• yedigün iyidir, hastır, fanta'ya her zaman tercih ederim. daha portakal suyu, mandalina suyu gibidir. ama sonra pepsi satın aldı yedigün'ü sanırım ya da isimleri hep beraber geçmeye başladı, işkillendim.

    halen de ayrıksı tercihlerimden biridir yedigün, aslanım.

    yalnız şöyle bir yamuğu vardı, eskiden şu tip esprilere neden olmuştu yedigün markası.

    - sana iş buldum, müjde?
    - bismillah. hayırdır yahu, ne işi?
    - bi büfede "yedigün" vereceksin. ahıaıhaıh.

    ahıhah tabii. sonra pazar payı düştü yedigün'ün.
  • 1930'larda ve 40'larda çıkmış haftalık mecmua. o zamanlar günlük hayata dair pek mecmua olmadığından, siyaset, sanat, aşk-meşk vs. konuların hepsinin işlendiği bir dergiydi..
  • candice swanepoel gibi bir victoria secret meleğiyle tek başına bir reklam yapıp satışları 3 e katlayabilecekken o reklama murat bozu sıkıştımış ve ikinci sınıf bir reklam haline getirmişlerdir. tebrikler.
  • grup vitaminden nereye düştü adamlar. bırak amk reklam falan yapmayın ne gerek var? seda sayan, pepsi. gülben ergen, panda. şimdi de bu çıktı başımıza. şu reklam piyasasında kimler para kazanıyor amk. bu reklamı yapanlarda reklam ajansıyız biz diye geçiniyorlar. hedef kitlesinden bu kadar mı uzak olur bir 'marka' reklamı amk. şu saatten sonra ne içerim, ne satılan mekana giderim. o derece rezalet amk.
  • fantaya 10 basar. açık ara en iyi sarı kola.
  • fanta ve diğer gazlı içeceklere göre artısı, asit oranıdır. 1'er litrelik fanta ve yedigün'ü açıp birer bardak içince fanta daha lezzetli gelebilir. fakat daha sonra açılıp yeniden kapatılmış bu şişeleri buzdolabına koyup, kalan gazozları 2 saat sonra içtiğinizde fanta'nın neredeyse asidinin kalmadığını, yedigün'ün ise hala boğaz yakacak kadar aside sahip olduğunu farkedersiniz..
  • sedat simavi'nin hürriyet gazetesi'ni çıkarmadan önce haftalık olarak çıkardığı bir dergi.
    biyografi.net'te "bu dergi edebiyattan magazine, bir aydının ihtiyaç duyacağı her konuda yazılar, haberler yayınlardı. bu derginin 1939-1941 yıllarında çıkan sayılarında “edebiyatçılarımızı tanıyalım” başlıklı bir dizi de yer almıştı. bu dizinin yazarı, o dönemin ünlü edebiyat öğretmenlerinden ve araştırmacılarından mehmet behçet yazar idi. o, her hafta bir edebiyatçının hayatını anlatıyordu, bu yazılarda. yazdıkları doğrudan o edebiyatçılarla yaptığı konuşmalarla tesbit ettiği, yâni onlardan dinlediği verilere dayanıyordu. bu bilgileri kendi edebiyat imbiğinden geçiriyor, süzüyor, onlara yeni edebî çeşniler katarak yazıyordu. böylece o yılların ünlü veya tanınmamış 97 (doksan yedi) edebiyatçısının “özgeçmişi” hakkında önemli bilgiler sunan bir yazı dizisi ortaya çıktı. fakat yedigün dergisi ile birlikte onlar da unutulmaya mahkûm oldular." denilmiş.
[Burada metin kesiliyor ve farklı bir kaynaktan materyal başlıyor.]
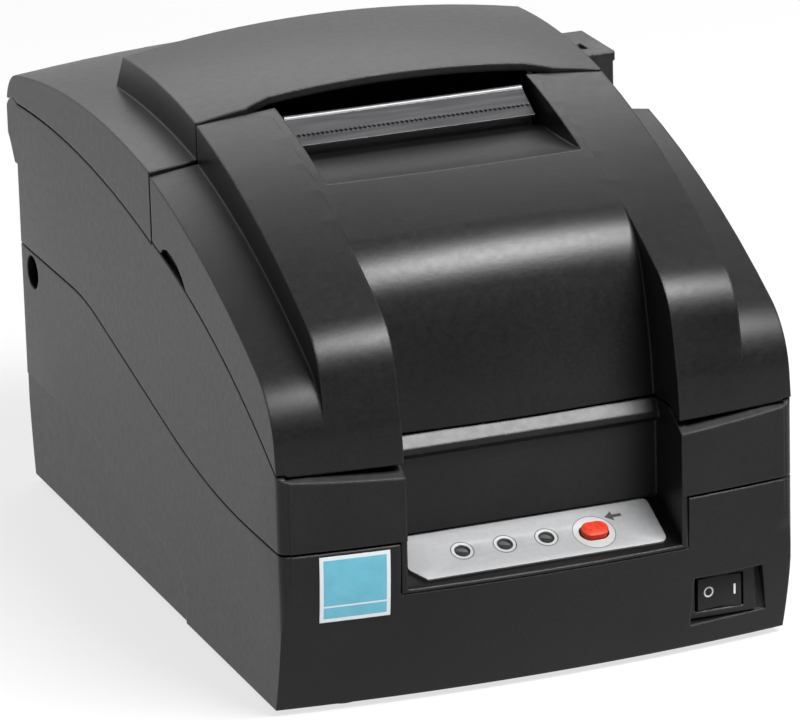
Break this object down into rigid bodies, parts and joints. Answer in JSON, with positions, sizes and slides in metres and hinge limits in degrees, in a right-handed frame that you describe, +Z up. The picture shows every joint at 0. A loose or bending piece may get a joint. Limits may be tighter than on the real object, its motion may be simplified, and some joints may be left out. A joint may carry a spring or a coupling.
{
  "type": "receipt printer",
  "caption": "Boxy desktop impact receipt printer with hinged front and paper covers, tear bar, control strip and an internal print carriage.",
  "frame": {"origin": "centre of the bounding box in X and Y, at the soles of the feet", "axes": "+Z up, +Y towards the back of the printer, +X to the right seen from the front"},
  "size_m": [0.1616, 0.2501, 0.1623],
  "materials": {
    "case_plastic": "fine-textured charcoal",
    "dark_plastic": "fine-textured black",
    "bright_steel": "zinc plated",
    "tear_steel": "bright edge",
    "overlay_film": "silver-grey film",
    "lamp_window": "smoked clear",
    "button_cap": "orange",
    "label_film": "light blue film",
    "rubber": "black",
    "motor_metal": "grey",
    "white_plastic": "natural acetal",
    "brass": "turned",
    "board": "green laminate",
    "ribbon_cloth": "inked",
    "knob_plastic": "blue"
  },
  "bodies": {
    "base": {"lower_case": "case_plastic", "upper_case": "case_plastic", "tear_bar": "tear_steel", "control_overlay": "overlay_film", "status_leds": "lamp_window", "power_switch_body": "dark_plastic", "front_sticker": "label_film", "rubber_feet": "rubber", "mech_frame": "bright_steel", "platen_bar": "bright_steel", "carriage_rod": "bright_steel", "guide_rod": "bright_steel", "carriage_motor": "motor_metal", "carriage_belt": "rubber", "idler_stud": "bright_steel", "feed_motor": "motor_metal", "ribbon_cassette": "dark_plastic", "ribbon": "ribbon_cloth", "paper_bin": "dark_plastic", "paper_end_sensor": "dark_plastic", "main_board": "board", "power_jack": "dark_plastic", "drawer_socket": "dark_plastic", "usb_socket": "bright_steel", "control_board": "board", "paper_hinge_rod": "bright_steel", "front_hinge_pins": "bright_steel", "lever_pin": "bright_steel", "lever_spring": "bright_steel", "case_screws": "bright_steel", "frame_screws": "bright_steel"},
    "front_door": {"front_cover": "case_plastic"},
    "paper_door": {"paper_cover": "case_plastic"},
    "lever": {"cover_lever": "dark_plastic"},
    "button": {"feed_button": "button_cap"},
    "rocker": {"power_rocker": "dark_plastic"},
    "carriage": {"print_carriage": "dark_plastic", "print_head": "motor_metal"},
    "motor_pulley": {"drive_pulley": "white_plastic"},
    "end_pulley": {"idler_pulley": "white_plastic"},
    "feed": {"feed_shaft": "bright_steel", "feed_rollers": "rubber", "feed_gear": "white_plastic"},
    "idler": {"idler_gear": "white_plastic"},
    "pinion": {"motor_pinion": "brass"},
    "pinch": {"pinch_shaft": "bright_steel", "pinch_rollers": "white_plastic"},
    "knob": {"ribbon_knob": "knob_plastic"}
  },
  "joints": [
    {"name": "front_cover_hinge", "type": "hinge", "parent": "base", "child": "front_door", "pos_m": [0, -0.1147, 0.06], "axis": [1, 0, 0], "range_deg": [0, 55]},
    {"name": "paper_cover_hinge", "type": "hinge", "parent": "base", "child": "paper_door", "pos_m": [0, 0.1183, 0.119], "axis": [-1, 0, 0], "range_deg": [0, 80]},
    {"name": "lever_pivot", "type": "hinge", "parent": "base", "child": "lever", "pos_m": [0.075, 0.0206, 0.11], "axis": [-1, 0, 0], "range_deg": [0, 12], "stiffness_Nm_per_rad": 0.12, "springref_deg": -6.88, "deforming": ["lever_spring"]},
    {"name": "feed_button_press", "type": "slide", "parent": "base", "child": "button", "axis": [0, 0.4384, -0.8988], "range_m": [0, 0.0008], "stiffness_N_per_m": 900, "springref_m": -0.0002},
    {"name": "power_rocker_tilt", "type": "hinge", "parent": "base", "child": "rocker", "pos_m": [0.0583, -0.1106, 0.0178], "axis": [0, 0, 1], "range_deg": [-7, 7]},
    {"name": "carriage_travel", "type": "slide", "parent": "base", "child": "carriage", "axis": [1, 0, 0], "range_m": [-0.034, 0.034]},
    {"name": "motor_pulley_turn", "type": "hinge", "parent": "base", "child": "motor_pulley", "pos_m": [-0.046, -0.093, 0.056], "axis": [0, 1, 0], "range_deg": [-360, 360]},
    {"name": "end_pulley_turn", "type": "hinge", "parent": "base", "child": "end_pulley", "pos_m": [0.056, -0.093, 0.056], "axis": [0, 1, 0], "range_deg": [-360, 360]},
    {"name": "feed_turn", "type": "hinge", "parent": "base", "child": "feed", "pos_m": [0, -0.034, 0.092], "axis": [1, 0, 0], "continuous": true},
    {"name": "idler_turn", "type": "hinge", "parent": "base", "child": "idler", "pos_m": [0.072, -0.0524, 0.0782], "axis": [1, 0, 0], "continuous": true},
    {"name": "pinion_turn", "type": "hinge", "parent": "base", "child": "pinion", "pos_m": [0.072, -0.0444, 0.0667], "axis": [1, 0, 0], "continuous": true},
    {"name": "pinch_turn", "type": "hinge", "parent": "base", "child": "pinch", "pos_m": [0, -0.0452, 0.092], "axis": [1, 0, 0], "continuous": true},
    {"name": "ribbon_knob_turn", "type": "hinge", "parent": "base", "child": "knob", "pos_m": [-0.042, -0.066, 0.12], "axis": [0, 0, 1], "continuous": true}
  ],
  "couplings": [
    {"joint": "motor_pulley_turn", "follows": "carriage_travel", "rad_per_m": 151.52},
    {"joint": "end_pulley_turn", "follows": "carriage_travel", "rad_per_m": 151.52},
    {"joint": "idler_turn", "follows": "feed_turn", "ratio": -1.5556},
    {"joint": "pinion_turn", "follows": "feed_turn", "ratio": 2.8},
    {"joint": "pinch_turn", "follows": "feed_turn", "ratio": -1.75}
  ]
}
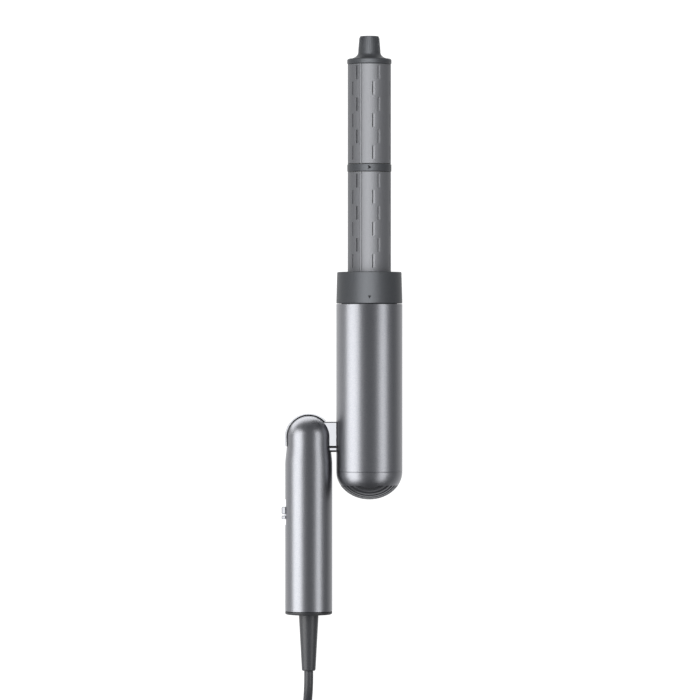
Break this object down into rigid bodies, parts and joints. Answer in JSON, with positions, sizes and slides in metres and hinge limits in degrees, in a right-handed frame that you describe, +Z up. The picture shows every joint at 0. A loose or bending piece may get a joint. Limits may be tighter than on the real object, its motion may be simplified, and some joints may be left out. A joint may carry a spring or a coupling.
{
  "type": "air curling iron",
  "caption": "Folding hot-air curling iron: slim handle hinged beside a blower tube with a slotted curling barrel, cool tip, slide switch and mains lead.",
  "frame": {"origin": "on the table, under the centre of the device's footprint without its mains lead", "axes": "+Y along the barrel towards the cool tip, +X from the handle towards the blower, +Z up from the table"},
  "size_m": [0.0993, 0.7133, 0.0459],
  "materials": {
    "silver_shell": "satin anodised with a fine sparkle",
    "polished_trim": "polished",
    "barrel_coating": "satin ceramic coating",
    "grey_plastic": "fine matte moulding",
    "dark_plastic": "matte moulding",
    "lead_sheath": "soft satin PVC",
    "black_rubber": "matte",
    "steel": "turned or stamped",
    "brass": "plain",
    "white_nylon": "moulded",
    "mica": "pressed sheet",
    "circuit_board": "solder mask"
  },
  "bodies": {
    "handle": {"handle_tube": "silver_shell", "dome_trim": "polished_trim", "handle_end_cap": "dark_plastic", "strain_relief": "lead_sheath", "cord_clamp_base": "white_nylon", "cord_clamp": "white_nylon", "clamp_screw_left": "steel", "clamp_screw_right": "steel", "switch_bezel": "dark_plastic", "switch_body": "dark_plastic", "control_board": "circuit_board", "suppression_capacitor": "brass", "heat_sink": "steel", "hinge_harness": "lead_sheath", "hinge_housing": "white_nylon", "hinge_bush": "brass", "hinge_neck": "polished_trim", "hinge_wave_washer": "steel", "mains_lead": "lead_sheath", "lead_hank": "lead_sheath", "hank_tie": "black_rubber", "lead_tail": "lead_sheath", "plug_body": "lead_sheath", "plug_pin_left": "brass", "plug_pin_right": "brass"},
    "switch_slider": {"slide_knob": "polished_trim"},
    "blower": {"hinge_axle": "steel", "hinge_retaining_ring": "steel", "hinge_flange": "steel", "blower_tube": "silver_shell", "motor_mount": "black_rubber", "motor_housing": "steel", "motor_stator": "brass", "lower_bearing": "steel", "upper_bearing": "steel", "bearing_spider": "dark_plastic", "diffuser_vanes": "dark_plastic", "heater_sleeve": "mica", "heater_frame": "mica", "heater_coil": "steel", "thermal_cutout": "steel", "outlet_nose": "dark_plastic", "outlet_grille": "dark_plastic", "nose_seal_ring": "black_rubber"},
    "intake": {"inlet_cap": "silver_shell", "inlet_filter": "steel"},
    "rotor": {"rotor_shaft": "steel", "rotor_magnet": "steel", "impeller": "dark_plastic"},
    "curler": {"attachment_collar": "grey_plastic", "lower_barrel": "barrel_coating", "barrel_ring": "grey_plastic", "upper_barrel": "barrel_coating"},
    "tip": {"cool_tip": "grey_plastic", "diverter_sleeve": "white_nylon"}
  },
  "joints": [
    {"name": "handle_fold", "type": "hinge", "parent": "handle", "child": "blower", "pos_m": [-0.00313, -0.05785, 0.01948], "axis": [0.9876, 0, 0.1568], "range_deg": [0, 180]},
    {"name": "switch_slide", "type": "slide", "parent": "handle", "child": "switch_slider", "axis": [0, 1, 0], "range_m": [-0.003, 0.004]},
    {"name": "rotor_spin", "type": "hinge", "parent": "blower", "child": "rotor", "pos_m": [0.0187, -0.05785, 0.02295], "axis": [0, 1, 0], "continuous": true},
    {"name": "intake_pull", "type": "slide", "parent": "blower", "child": "intake", "axis": [0, -1, 0], "range_m": [0, 0.03]},
    {"name": "curler_pull", "type": "slide", "parent": "blower", "child": "curler", "axis": [0, 1, 0], "range_m": [0, 0.03]},
    {"name": "tip_twist", "type": "hinge", "parent": "curler", "child": "tip", "pos_m": [0.0187, -0.05785, 0.02295], "axis": [0, 1, 0], "range_deg": [0, 45]}
  ]
}
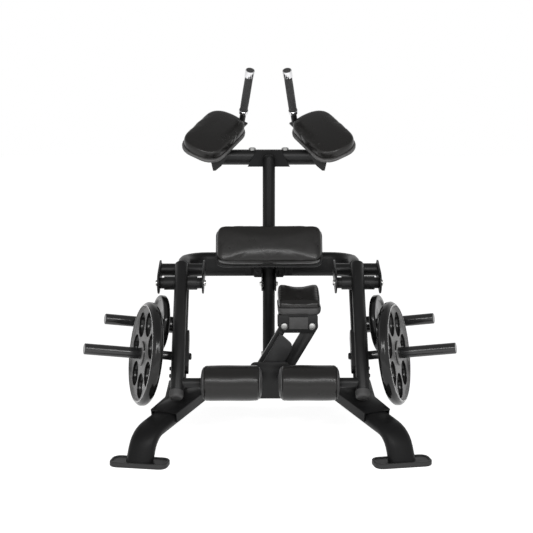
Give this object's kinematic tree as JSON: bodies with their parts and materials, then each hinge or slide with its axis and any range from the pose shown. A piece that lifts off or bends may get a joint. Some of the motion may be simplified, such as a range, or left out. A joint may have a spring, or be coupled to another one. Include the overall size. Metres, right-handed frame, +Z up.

    yayın hayatı biten bu dergideki yazılar 60 yıl sonra edebiyatçılar âlemi: edebiyatımızın unutulan simaları adıyla prof. ali birinci'nin gayretleriyle bir araya getirilmiş. sait faik abasıyanık yedigün dergisi için röportajlar yapmış.
  • sait faik, sabahattin ali, kemal tahir, halide edip gibi isimlerin zamanında yazılarının yayınlandığı, en çok kapağındaki rita hayworth resimlerine hasta olduğum dergi.
  • ramazan temalı ambalajlarında halt etmiş içecek firması. minaresiz ayasofya olayına girmişler.